First of all this is way better than I’ve thought. under the bitcoin assumption(one sequential chain with 10 minutes per block) this is more than great.

But for Kaspa, If we assume Kaspa’s blocks are 1/3 of a bitcoin block(11,012*3). and assume 1 block per second(33,036 seconds) we get a 9 hour “reorg”. meaning that if there’s a block pointing to another block from 9 hours ago bitcoin core’s code will take 20 minutes to adjust the UTXO set for that.

If these benchmarks are applicable to Kaspa’s code, then any finality window of a day upwards opens an attack vector of halting the network for 20 minutes and more.

Also generated on regtest 11,012 empty blocks and did invalidate block on them and it took ~10 seconds, so it seems to be relative to the size / number of transactions.

hashdag · March 4, 2020, 4:36am

Re “slow and annoying” vs halting the network: Perhaps calculating a deep reorg state should be done on a different thread of execution, with controlled allocation of CPU resources; only requirement here is that block verification time \ll block rate.

Re “change in consensus definition”, indeed technically it’s a change of the consensus rule, but conceptually the consensus algorithm is totally indifferent to a block’s state.

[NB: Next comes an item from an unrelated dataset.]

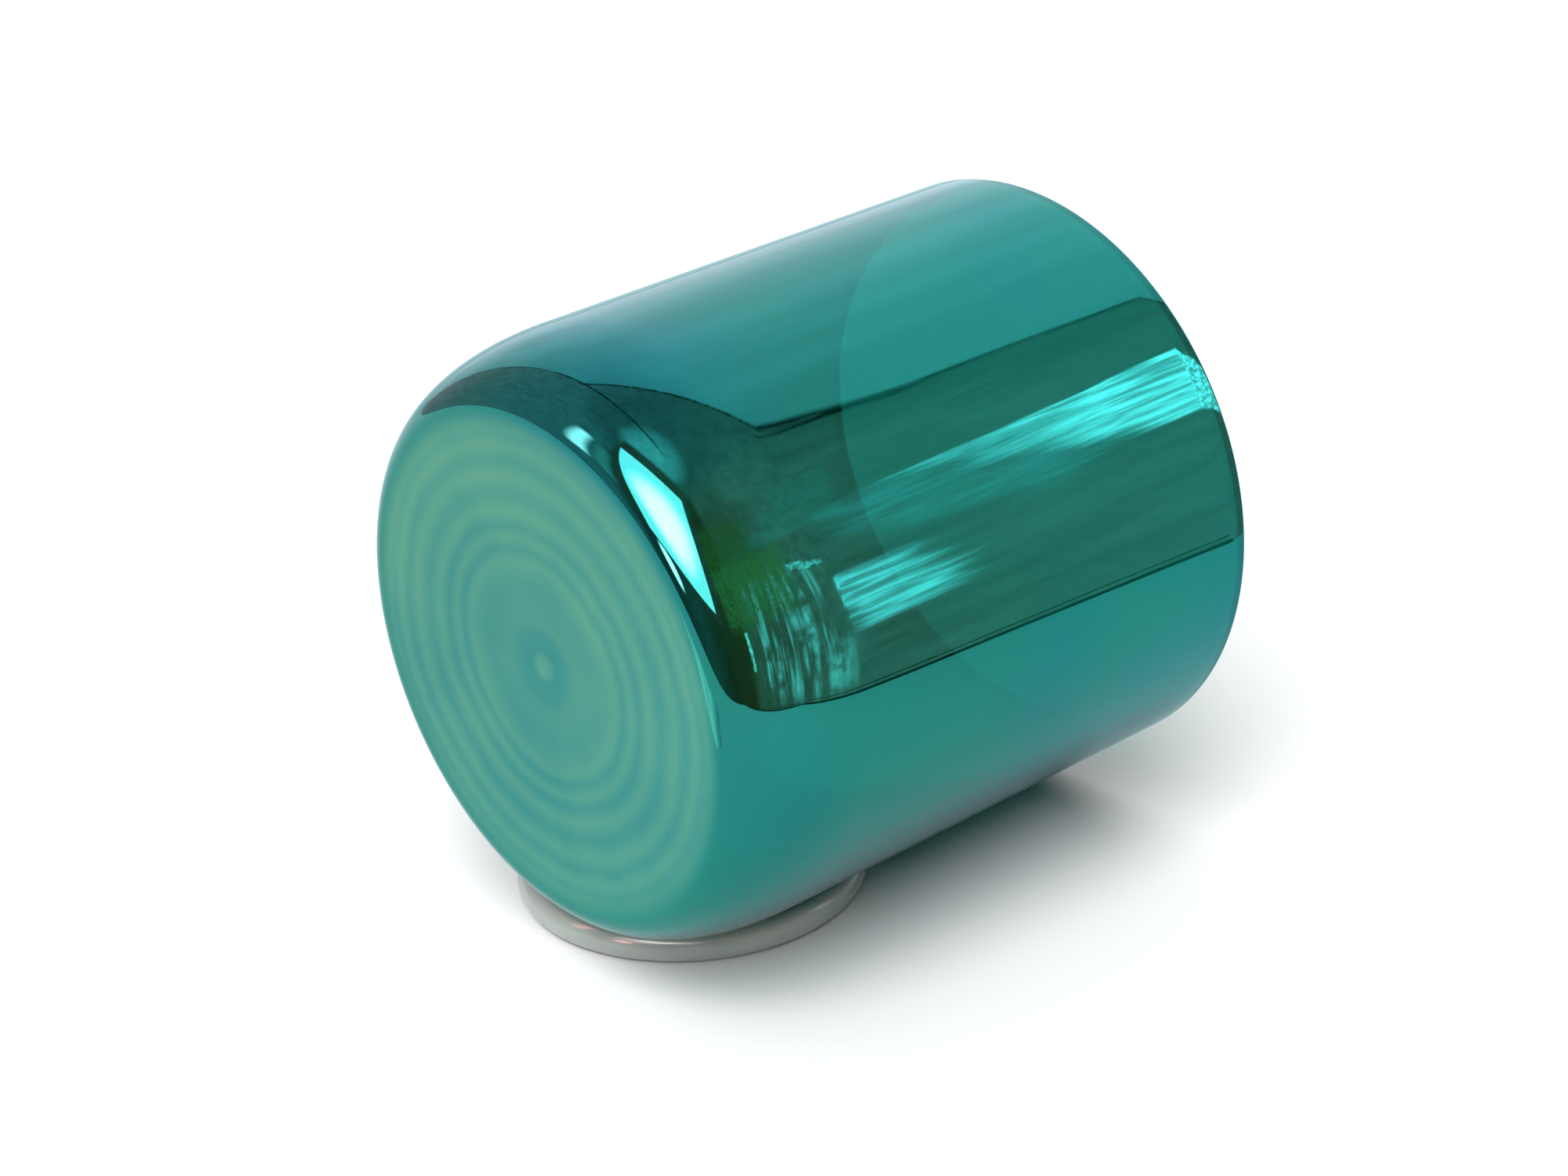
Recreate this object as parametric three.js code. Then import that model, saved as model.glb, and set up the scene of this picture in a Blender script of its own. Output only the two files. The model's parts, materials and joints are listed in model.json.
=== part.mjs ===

someone235 · March 12, 2020, 7:02am

So I did some benchmarks with the improved restoreUTXO function that @mikez wrote, but this time I tried it with fuller blocks. (1000 outputs per block) and made a chain of 1000 of them.
In this situation it took about 65 MB to save the UTXO diffs in RAM, and for 86400 blocks (a whole day) it would take about 5.6gb. This is why I wanted to try an approach where we load all of the UTXO diffs from disk, so we can save memory.
So restoreUTXO took 4.7 seconds for 1000 blocks (when loading the diffs from disk).
If we assume DAG width of 10 and 86400 blocks per day (1 block per second), a restoreUTXO for the first block in the day will have to apply 8640 diffs, which means it’ll take about 40 seconds.